While I do think alternative theories, in which news is not mainly about info, can explain many of these puzzles, a discussion of that will have to wait for another post.
This definitional change doesn't solve the fundamental issue that its is the absolute difference and not the ratio that needs to be used as the central element before multiplication ... of this I am highly confident ( :)) and now that I have bought this to your attention, I am sure you know that you can model this out with dice and cards etc to prove it for yourself.
But the big picture here is you deserve considerable credit for putting together a really interesting question and model so lets not get too hung up on mathematical minutiae, the big point I wanted to make was the value of info literature had addressed a fair amount of this and you are aware of that so we are all good.

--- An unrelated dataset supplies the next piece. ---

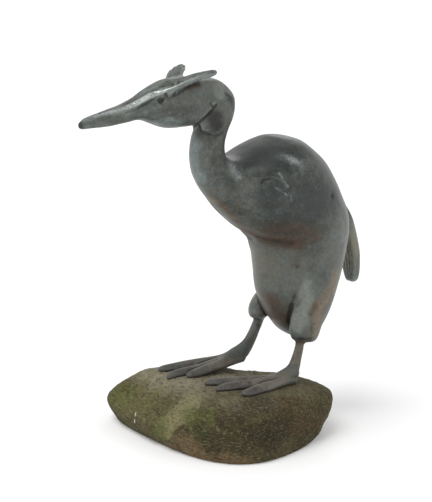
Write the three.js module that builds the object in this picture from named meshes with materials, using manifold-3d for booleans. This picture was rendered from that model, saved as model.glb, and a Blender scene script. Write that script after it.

With that minor caveat out of the way, I think you are asking some very probing questions here ... why do we have limited regard for the value of information anywhere in society? Why are we a society that doesn't really invest in information at all ... basically why are we so foolish?
my high level response is that we get what we deserve and that as humans our lack of real respect and acceptance of the truth/reality causes us to harm ourselves in very material ways. News being merely one of them. If we were more sincere about finding and acting on the truth/reality then we would probably be more happy and well adjusted beings.
When giving formulas, I had in mind applying them where the news was that a claim had *risen* in probability. Once can of course represent them with the complement event whose probability has lowered, but that is a lot less natural.